Supplied data
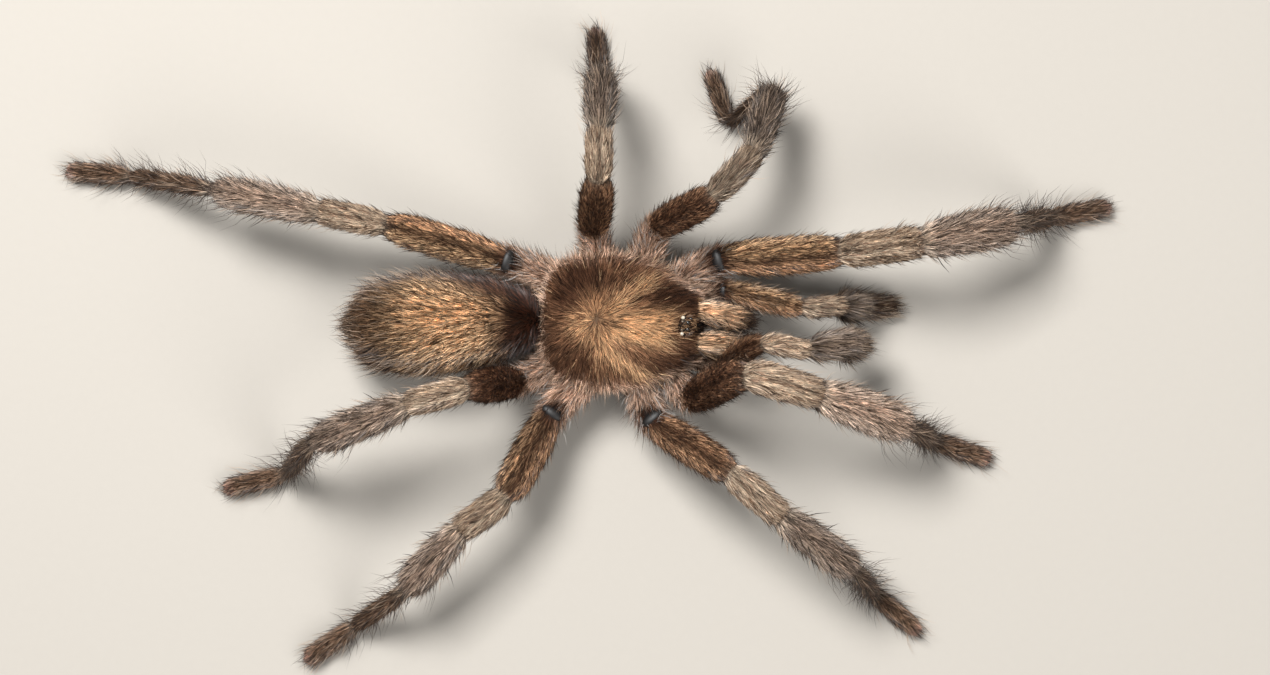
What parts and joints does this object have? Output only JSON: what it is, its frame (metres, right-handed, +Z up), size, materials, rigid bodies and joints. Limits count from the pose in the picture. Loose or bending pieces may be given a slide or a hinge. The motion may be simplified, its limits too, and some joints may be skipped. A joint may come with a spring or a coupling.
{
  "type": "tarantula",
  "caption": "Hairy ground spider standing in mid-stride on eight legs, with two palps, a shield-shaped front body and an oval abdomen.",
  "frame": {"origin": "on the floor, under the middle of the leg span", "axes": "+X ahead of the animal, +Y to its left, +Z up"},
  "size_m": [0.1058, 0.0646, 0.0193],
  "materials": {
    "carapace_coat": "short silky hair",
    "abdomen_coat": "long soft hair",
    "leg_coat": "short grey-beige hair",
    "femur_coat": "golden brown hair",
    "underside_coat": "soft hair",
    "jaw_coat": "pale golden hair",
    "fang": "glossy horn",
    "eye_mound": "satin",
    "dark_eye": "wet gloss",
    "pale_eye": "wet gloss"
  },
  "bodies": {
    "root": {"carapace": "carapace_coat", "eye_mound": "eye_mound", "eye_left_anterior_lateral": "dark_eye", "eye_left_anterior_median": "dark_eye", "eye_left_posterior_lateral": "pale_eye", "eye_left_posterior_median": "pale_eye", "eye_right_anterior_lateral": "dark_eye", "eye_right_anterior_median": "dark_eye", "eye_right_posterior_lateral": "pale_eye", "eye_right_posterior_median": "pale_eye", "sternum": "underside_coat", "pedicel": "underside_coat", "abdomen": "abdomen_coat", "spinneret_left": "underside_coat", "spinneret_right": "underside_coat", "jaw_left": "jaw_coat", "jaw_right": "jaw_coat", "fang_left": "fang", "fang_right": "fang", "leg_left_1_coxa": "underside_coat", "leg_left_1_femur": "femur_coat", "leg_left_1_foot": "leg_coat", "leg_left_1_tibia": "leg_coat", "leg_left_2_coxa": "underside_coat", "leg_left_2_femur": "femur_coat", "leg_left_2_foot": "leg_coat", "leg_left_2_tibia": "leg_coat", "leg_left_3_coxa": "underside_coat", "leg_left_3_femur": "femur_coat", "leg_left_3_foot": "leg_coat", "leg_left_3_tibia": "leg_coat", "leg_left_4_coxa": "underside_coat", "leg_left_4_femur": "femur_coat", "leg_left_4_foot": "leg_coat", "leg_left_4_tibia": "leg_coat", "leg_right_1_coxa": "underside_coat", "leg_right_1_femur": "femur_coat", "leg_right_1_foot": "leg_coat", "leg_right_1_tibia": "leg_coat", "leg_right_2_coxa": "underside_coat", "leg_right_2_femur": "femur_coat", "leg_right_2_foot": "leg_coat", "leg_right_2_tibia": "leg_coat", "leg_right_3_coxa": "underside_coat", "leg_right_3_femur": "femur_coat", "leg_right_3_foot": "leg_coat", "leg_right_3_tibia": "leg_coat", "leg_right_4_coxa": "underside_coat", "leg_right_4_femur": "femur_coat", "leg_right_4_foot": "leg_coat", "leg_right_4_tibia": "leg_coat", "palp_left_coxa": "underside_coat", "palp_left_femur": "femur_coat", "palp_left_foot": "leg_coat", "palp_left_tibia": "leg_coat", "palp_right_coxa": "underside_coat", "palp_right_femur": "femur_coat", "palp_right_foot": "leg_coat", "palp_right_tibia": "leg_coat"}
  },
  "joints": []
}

Given request
Quote the data above in full, changing nothing.

In response
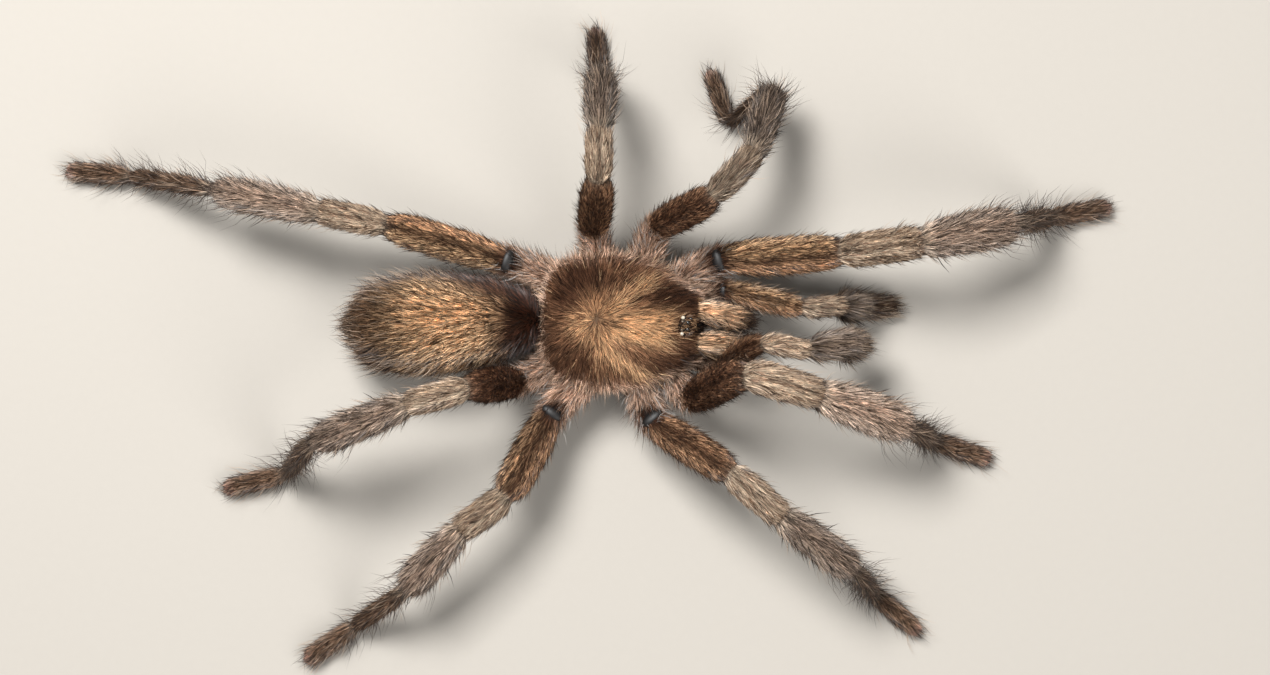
What parts and joints does this object have? Output only JSON: what it is, its frame (metres, right-handed, +Z up), size, materials, rigid bodies and joints. Limits count from the pose in the picture. Loose or bending pieces may be given a slide or a hinge. The motion may be simplified, its limits too, and some joints may be skipped. A joint may come with a spring or a coupling.
{
  "type": "tarantula",
  "caption": "Hairy ground spider standing in mid-stride on eight legs, with two palps, a shield-shaped front body and an oval abdomen.",
  "frame": {"origin": "on the floor, under the middle of the leg span", "axes": "+X ahead of the animal, +Y to its left, +Z up"},
  "size_m": [0.1058, 0.0646, 0.0193],
  "materials": {
    "carapace_coat": "short silky hair",
    "abdomen_coat": "long soft hair",
    "leg_coat": "short grey-beige hair",
    "femur_coat": "golden brown hair",
    "underside_coat": "soft hair",
    "jaw_coat": "pale golden hair",
    "fang": "glossy horn",
    "eye_mound": "satin",
    "dark_eye": "wet gloss",
    "pale_eye": "wet gloss"
  },
  "bodies": {
    "root": {"carapace": "carapace_coat", "eye_mound": "eye_mound", "eye_left_anterior_lateral": "dark_eye", "eye_left_anterior_median": "dark_eye", "eye_left_posterior_lateral": "pale_eye", "eye_left_posterior_median": "pale_eye", "eye_right_anterior_lateral": "dark_eye", "eye_right_anterior_median": "dark_eye", "eye_right_posterior_lateral": "pale_eye", "eye_right_posterior_median": "pale_eye", "sternum": "underside_coat", "pedicel": "underside_coat", "abdomen": "abdomen_coat", "spinneret_left": "underside_coat", "spinneret_right": "underside_coat", "jaw_left": "jaw_coat", "jaw_right": "jaw_coat", "fang_left": "fang", "fang_right": "fang", "leg_left_1_coxa": "underside_coat", "leg_left_1_femur": "femur_coat", "leg_left_1_foot": "leg_coat", "leg_left_1_tibia": "leg_coat", "leg_left_2_coxa": "underside_coat", "leg_left_2_femur": "femur_coat", "leg_left_2_foot": "leg_coat", "leg_left_2_tibia": "leg_coat", "leg_left_3_coxa": "underside_coat", "leg_left_3_femur": "femur_coat", "leg_left_3_foot": "leg_coat", "leg_left_3_tibia": "leg_coat", "leg_left_4_coxa": "underside_coat", "leg_left_4_femur": "femur_coat", "leg_left_4_foot": "leg_coat", "leg_left_4_tibia": "leg_coat", "leg_right_1_coxa": "underside_coat", "leg_right_1_femur": "femur_coat", "leg_right_1_foot": "leg_coat", "leg_right_1_tibia": "leg_coat", "leg_right_2_coxa": "underside_coat", "leg_right_2_femur": "femur_coat", "leg_right_2_foot": "leg_coat", "leg_right_2_tibia": "leg_coat", "leg_right_3_coxa": "underside_coat", "leg_right_3_femur": "femur_coat", "leg_right_3_foot": "leg_coat", "leg_right_3_tibia": "leg_coat", "leg_right_4_coxa": "underside_coat", "leg_right_4_femur": "femur_coat", "leg_right_4_foot": "leg_coat", "leg_right_4_tibia": "leg_coat", "palp_left_coxa": "underside_coat", "palp_left_femur": "femur_coat", "palp_left_foot": "leg_coat", "palp_left_tibia": "leg_coat", "palp_right_coxa": "underside_coat", "palp_right_femur": "femur_coat", "palp_right_foot": "leg_coat", "palp_right_tibia": "leg_coat"}
  },
  "joints": []
}